** begin Data shown **
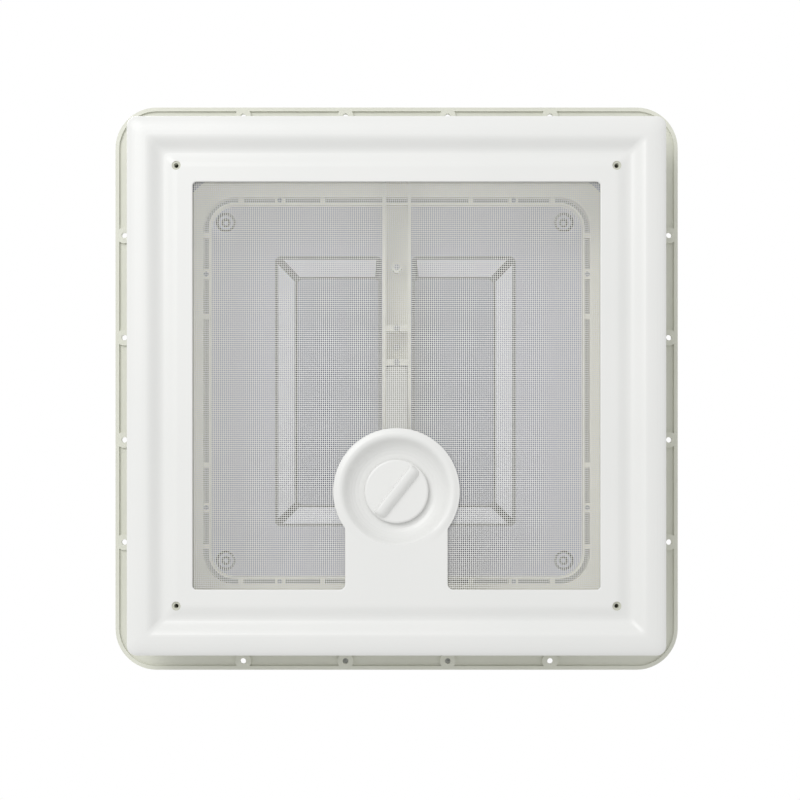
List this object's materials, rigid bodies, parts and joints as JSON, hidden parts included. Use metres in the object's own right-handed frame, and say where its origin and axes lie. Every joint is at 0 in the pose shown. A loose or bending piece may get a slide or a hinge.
** end Data shown **
** begin Data shown **
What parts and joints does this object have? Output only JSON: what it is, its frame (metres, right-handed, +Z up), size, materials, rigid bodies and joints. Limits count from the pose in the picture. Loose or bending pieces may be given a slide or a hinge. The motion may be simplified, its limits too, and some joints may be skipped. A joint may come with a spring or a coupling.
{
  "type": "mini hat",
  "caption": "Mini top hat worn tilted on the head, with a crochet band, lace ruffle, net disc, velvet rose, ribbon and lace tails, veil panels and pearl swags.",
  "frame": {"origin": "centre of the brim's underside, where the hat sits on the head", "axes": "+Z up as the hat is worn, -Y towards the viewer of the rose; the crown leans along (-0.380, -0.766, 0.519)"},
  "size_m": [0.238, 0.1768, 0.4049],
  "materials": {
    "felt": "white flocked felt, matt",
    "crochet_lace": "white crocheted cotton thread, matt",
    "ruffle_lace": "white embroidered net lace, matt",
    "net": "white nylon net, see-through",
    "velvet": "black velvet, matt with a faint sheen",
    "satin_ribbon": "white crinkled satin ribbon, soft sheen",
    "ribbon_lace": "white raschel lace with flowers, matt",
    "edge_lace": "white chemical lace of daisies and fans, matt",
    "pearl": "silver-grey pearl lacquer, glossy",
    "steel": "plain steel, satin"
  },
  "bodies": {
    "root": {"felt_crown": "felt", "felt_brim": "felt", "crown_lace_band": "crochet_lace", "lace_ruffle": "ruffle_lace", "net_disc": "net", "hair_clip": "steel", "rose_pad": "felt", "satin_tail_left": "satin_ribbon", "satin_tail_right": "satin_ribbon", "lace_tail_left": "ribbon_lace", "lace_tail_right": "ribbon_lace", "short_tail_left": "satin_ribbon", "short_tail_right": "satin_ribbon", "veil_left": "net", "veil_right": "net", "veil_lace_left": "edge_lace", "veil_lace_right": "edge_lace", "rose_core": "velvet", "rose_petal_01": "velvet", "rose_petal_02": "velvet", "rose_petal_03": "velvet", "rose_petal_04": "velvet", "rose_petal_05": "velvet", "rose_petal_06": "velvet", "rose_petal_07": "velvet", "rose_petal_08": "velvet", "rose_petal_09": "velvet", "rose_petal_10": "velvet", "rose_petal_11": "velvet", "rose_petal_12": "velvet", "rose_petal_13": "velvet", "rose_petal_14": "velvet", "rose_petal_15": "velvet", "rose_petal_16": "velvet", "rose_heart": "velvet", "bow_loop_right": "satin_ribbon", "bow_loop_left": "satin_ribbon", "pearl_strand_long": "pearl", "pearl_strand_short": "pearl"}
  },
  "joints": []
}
** end Data shown **
= Exercise task =
Find each line holding the word "metres" and copy it.

= Full output =
List this object's materials, rigid bodies, parts and joints as JSON, hidden parts included. Use metres in the object's own right-handed frame, and say where its origin and axes lie. Every joint is at 0 in the pose shown. A loose or bending piece may get a slide or a hinge.
What parts and joints does this object have? Output only JSON: what it is, its frame (metres, right-handed, +Z up), size, materials, rigid bodies and joints. Limits count from the pose in the picture. Loose or bending pieces may be given a slide or a hinge. The motion may be simplified, its limits too, and some joints may be skipped. A joint may come with a spring or a coupling.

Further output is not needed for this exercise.